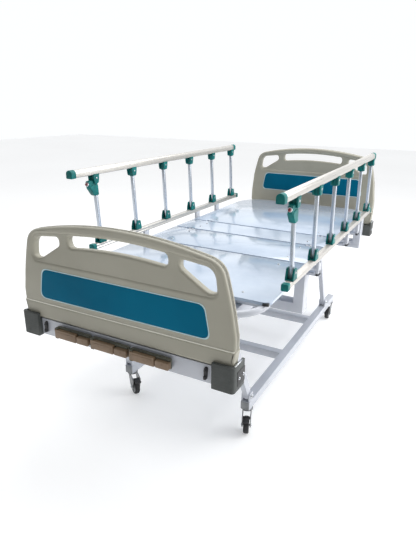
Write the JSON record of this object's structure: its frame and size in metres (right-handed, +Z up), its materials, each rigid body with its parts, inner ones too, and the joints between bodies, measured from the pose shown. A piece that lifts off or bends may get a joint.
::::::::
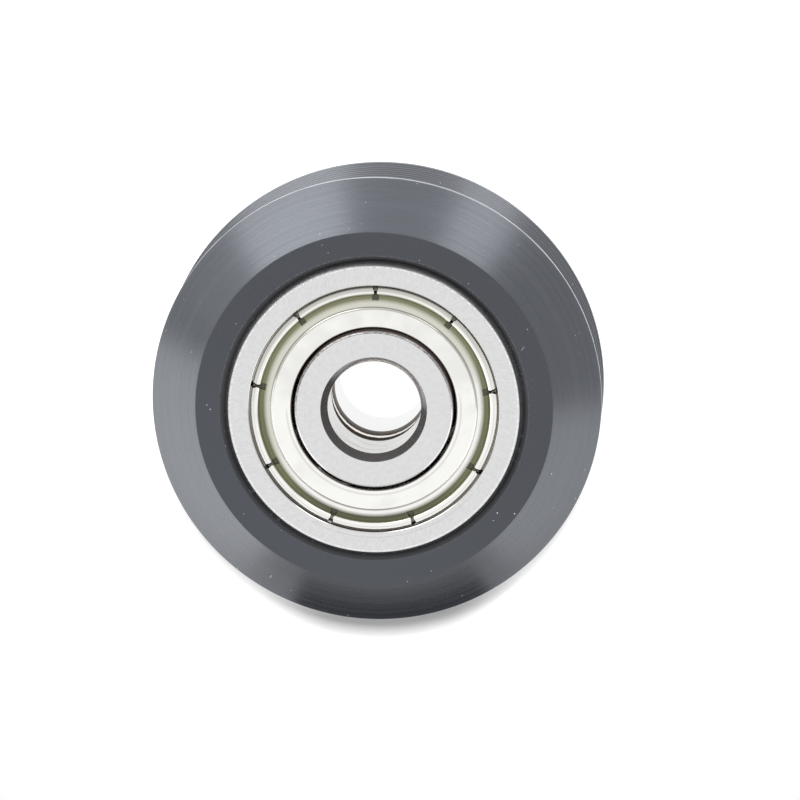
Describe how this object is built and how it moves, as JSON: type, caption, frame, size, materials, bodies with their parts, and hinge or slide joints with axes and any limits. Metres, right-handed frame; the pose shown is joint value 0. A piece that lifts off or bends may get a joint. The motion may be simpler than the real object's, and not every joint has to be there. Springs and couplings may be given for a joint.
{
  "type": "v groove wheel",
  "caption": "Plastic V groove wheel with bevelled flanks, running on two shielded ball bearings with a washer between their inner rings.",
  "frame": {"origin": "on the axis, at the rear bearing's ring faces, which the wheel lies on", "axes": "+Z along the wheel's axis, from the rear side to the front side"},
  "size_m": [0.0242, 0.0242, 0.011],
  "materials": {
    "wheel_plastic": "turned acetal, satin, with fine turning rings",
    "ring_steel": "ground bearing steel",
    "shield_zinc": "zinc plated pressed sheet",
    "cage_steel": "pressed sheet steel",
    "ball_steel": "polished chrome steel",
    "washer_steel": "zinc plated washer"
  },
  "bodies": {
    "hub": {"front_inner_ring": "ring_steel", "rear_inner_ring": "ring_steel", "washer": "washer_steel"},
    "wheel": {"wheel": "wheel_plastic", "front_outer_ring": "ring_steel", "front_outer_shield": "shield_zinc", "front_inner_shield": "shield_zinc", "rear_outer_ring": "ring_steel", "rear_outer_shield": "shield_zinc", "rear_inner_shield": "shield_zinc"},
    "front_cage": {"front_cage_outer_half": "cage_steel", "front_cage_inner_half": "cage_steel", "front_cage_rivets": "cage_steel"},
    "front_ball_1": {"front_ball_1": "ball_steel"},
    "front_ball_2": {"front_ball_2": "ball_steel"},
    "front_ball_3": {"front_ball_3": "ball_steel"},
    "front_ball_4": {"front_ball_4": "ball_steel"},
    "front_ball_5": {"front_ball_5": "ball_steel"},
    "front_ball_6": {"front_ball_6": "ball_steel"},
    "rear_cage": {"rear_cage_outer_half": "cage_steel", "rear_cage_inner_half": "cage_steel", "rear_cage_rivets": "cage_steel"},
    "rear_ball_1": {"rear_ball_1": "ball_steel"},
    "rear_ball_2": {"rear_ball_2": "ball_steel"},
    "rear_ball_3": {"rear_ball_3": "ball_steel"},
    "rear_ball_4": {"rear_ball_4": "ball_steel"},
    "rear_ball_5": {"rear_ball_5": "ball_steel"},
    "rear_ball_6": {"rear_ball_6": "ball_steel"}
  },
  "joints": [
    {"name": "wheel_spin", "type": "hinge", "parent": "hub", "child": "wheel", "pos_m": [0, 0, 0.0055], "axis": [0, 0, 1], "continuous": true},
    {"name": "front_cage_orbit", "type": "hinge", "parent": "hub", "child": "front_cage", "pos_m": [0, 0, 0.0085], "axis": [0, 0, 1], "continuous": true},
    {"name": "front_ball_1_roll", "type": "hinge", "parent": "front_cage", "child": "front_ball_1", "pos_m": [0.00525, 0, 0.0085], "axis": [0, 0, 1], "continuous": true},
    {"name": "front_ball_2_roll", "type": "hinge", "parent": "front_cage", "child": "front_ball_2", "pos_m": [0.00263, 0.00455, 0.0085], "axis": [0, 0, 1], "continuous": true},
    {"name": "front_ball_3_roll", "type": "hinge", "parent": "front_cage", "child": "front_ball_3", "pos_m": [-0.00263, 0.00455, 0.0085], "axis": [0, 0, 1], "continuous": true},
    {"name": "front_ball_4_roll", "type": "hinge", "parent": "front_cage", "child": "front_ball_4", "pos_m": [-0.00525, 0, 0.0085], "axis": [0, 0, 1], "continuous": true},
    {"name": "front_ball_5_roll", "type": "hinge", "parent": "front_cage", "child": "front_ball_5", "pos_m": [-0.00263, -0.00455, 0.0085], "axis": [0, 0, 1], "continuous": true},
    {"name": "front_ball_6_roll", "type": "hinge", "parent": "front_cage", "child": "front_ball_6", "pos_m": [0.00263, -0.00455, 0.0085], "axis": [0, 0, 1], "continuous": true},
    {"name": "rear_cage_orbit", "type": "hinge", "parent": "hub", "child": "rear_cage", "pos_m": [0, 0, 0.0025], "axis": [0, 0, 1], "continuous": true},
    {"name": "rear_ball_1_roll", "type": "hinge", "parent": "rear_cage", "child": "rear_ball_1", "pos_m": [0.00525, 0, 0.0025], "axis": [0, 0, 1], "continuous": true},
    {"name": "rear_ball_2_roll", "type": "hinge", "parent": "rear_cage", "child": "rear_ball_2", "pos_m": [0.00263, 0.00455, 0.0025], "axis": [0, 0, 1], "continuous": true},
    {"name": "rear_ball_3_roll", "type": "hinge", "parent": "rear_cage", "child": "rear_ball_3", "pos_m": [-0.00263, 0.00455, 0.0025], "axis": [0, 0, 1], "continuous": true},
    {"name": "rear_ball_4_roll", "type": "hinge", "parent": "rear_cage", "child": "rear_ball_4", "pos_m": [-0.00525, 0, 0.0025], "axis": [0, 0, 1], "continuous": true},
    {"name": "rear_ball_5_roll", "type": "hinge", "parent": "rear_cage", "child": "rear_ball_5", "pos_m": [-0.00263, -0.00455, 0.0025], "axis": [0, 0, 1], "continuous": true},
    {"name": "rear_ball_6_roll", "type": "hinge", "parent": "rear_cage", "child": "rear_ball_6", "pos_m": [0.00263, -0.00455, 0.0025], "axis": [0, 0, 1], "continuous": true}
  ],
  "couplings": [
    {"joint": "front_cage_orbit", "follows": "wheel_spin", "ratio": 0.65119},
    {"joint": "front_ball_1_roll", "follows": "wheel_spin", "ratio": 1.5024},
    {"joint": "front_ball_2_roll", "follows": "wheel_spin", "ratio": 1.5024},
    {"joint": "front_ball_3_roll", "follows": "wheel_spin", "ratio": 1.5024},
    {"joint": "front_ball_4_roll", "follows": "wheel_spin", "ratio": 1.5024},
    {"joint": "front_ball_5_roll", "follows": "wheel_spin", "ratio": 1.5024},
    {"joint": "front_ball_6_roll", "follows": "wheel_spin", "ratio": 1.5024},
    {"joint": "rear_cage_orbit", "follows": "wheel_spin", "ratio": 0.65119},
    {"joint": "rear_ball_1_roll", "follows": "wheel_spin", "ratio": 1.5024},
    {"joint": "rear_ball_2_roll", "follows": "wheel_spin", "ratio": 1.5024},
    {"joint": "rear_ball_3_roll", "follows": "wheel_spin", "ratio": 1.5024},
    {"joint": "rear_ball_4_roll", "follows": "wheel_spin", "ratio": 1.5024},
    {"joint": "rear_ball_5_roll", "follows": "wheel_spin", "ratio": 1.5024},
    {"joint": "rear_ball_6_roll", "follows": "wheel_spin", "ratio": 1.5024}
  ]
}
::::::::
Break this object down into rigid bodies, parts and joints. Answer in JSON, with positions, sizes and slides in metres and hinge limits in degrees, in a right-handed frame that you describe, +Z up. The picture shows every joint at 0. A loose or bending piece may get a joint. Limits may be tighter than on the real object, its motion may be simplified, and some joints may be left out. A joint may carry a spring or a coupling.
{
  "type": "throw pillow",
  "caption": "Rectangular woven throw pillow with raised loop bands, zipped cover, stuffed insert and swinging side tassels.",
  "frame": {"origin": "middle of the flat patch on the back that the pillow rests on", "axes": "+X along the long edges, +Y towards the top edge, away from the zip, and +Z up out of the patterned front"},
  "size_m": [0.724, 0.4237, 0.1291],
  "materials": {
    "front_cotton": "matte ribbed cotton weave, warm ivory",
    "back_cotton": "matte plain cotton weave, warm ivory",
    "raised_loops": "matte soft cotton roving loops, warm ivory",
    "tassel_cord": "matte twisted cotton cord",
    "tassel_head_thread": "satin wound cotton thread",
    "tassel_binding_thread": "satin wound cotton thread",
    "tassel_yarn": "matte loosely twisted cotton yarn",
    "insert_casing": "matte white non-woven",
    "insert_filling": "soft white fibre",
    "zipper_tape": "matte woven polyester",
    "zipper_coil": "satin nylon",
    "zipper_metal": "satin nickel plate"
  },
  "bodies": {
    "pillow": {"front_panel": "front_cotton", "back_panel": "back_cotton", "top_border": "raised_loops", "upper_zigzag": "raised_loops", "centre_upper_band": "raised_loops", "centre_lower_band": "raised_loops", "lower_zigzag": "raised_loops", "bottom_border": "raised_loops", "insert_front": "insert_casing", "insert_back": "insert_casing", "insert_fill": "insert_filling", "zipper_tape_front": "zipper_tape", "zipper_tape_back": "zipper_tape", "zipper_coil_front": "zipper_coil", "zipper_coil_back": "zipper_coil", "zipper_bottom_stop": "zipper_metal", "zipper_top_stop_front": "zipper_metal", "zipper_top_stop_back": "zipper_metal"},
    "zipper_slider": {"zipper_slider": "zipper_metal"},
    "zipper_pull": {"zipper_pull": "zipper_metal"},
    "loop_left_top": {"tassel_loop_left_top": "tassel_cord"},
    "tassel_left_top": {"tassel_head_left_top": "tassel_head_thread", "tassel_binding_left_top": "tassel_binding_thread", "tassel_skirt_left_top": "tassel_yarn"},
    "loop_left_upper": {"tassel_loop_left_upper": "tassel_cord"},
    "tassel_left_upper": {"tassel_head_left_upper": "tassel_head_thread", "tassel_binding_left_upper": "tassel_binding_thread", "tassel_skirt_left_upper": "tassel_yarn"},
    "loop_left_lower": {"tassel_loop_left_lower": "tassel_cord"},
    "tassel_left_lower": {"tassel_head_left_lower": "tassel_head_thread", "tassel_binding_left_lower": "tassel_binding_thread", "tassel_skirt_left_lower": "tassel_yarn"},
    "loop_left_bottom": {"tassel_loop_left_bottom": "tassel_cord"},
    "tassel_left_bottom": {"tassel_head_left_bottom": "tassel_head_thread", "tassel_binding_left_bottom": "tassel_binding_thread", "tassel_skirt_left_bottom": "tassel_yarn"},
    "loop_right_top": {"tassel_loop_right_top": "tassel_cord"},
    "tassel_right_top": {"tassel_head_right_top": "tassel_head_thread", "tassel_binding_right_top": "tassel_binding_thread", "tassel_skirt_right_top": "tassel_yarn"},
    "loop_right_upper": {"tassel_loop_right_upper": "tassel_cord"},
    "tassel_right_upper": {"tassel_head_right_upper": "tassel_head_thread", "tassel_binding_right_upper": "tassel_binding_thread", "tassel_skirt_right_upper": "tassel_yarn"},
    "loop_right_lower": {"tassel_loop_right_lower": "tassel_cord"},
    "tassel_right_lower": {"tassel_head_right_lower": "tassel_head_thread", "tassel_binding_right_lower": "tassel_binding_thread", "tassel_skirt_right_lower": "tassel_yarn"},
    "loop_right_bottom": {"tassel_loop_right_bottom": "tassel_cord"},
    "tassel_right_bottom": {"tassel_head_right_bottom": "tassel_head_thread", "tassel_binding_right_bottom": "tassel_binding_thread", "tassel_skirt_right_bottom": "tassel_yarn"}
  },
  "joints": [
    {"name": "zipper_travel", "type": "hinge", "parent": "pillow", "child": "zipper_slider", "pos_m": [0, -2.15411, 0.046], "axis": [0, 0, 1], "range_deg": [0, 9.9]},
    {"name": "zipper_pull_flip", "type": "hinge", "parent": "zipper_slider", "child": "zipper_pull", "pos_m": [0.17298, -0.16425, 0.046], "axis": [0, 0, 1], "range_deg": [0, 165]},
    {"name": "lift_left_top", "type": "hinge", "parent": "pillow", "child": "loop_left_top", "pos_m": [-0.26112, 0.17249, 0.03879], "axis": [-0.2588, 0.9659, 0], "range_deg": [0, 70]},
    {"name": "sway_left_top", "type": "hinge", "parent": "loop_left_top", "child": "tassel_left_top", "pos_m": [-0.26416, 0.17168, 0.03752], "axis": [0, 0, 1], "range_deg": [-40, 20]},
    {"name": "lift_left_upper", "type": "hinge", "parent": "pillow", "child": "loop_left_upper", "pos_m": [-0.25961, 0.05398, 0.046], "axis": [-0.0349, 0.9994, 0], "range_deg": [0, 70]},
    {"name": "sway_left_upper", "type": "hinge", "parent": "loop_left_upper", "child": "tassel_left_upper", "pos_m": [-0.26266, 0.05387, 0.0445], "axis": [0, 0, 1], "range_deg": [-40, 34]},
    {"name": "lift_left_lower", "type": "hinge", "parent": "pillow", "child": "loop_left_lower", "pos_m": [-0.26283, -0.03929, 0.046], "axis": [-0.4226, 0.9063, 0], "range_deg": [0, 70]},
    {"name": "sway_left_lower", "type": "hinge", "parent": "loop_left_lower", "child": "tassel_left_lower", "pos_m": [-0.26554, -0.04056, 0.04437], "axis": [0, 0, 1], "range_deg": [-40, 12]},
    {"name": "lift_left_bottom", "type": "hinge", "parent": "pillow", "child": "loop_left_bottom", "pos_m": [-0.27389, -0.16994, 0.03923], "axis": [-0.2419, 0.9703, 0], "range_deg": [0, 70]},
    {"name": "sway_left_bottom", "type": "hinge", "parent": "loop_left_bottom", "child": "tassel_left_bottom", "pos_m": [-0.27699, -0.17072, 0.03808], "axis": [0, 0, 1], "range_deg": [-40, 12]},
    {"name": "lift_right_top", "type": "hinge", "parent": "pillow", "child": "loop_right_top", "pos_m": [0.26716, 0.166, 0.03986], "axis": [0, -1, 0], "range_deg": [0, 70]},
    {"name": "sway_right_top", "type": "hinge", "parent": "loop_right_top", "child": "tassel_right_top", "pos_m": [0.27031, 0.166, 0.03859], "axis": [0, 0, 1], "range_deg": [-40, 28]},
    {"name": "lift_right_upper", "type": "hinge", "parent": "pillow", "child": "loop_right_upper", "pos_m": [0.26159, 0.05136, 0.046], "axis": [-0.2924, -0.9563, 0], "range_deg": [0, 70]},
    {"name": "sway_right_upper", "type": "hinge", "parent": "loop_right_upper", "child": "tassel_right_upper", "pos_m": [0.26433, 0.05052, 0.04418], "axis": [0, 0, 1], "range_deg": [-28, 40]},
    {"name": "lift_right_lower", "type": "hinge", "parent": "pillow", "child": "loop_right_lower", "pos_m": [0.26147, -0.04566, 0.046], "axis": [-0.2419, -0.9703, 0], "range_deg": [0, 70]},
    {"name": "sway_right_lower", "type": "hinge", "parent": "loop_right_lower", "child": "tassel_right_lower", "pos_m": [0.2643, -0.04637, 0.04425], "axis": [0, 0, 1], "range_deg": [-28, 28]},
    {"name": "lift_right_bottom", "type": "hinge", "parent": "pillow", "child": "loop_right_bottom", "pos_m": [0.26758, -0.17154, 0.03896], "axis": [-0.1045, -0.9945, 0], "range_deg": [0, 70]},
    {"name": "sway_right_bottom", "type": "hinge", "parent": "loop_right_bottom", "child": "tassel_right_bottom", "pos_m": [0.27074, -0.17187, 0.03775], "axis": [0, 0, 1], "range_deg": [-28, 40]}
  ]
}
::::::::
WHAT IS REQUIRED =
Out of the material above, select every line that holds the string "axes".

CORRECT OUTPUT =
Describe how this object is built and how it moves, as JSON: type, caption, frame, size, materials, bodies with their parts, and hinge or slide joints with axes and any limits. Metres, right-handed frame; the pose shown is joint value 0. A piece that lifts off or bends may get a joint. The motion may be simpler than the real object's, and not every joint has to be there. Springs and couplings may be given for a joint.
  "frame": {"origin": "on the axis, at the rear bearing's ring faces, which the wheel lies on", "axes": "+Z along the wheel's axis, from the rear side to the front side"},
  "frame": {"origin": "middle of the flat patch on the back that the pillow rests on", "axes": "+X along the long edges, +Y towards the top edge, away from the zip, and +Z up out of the patterned front"},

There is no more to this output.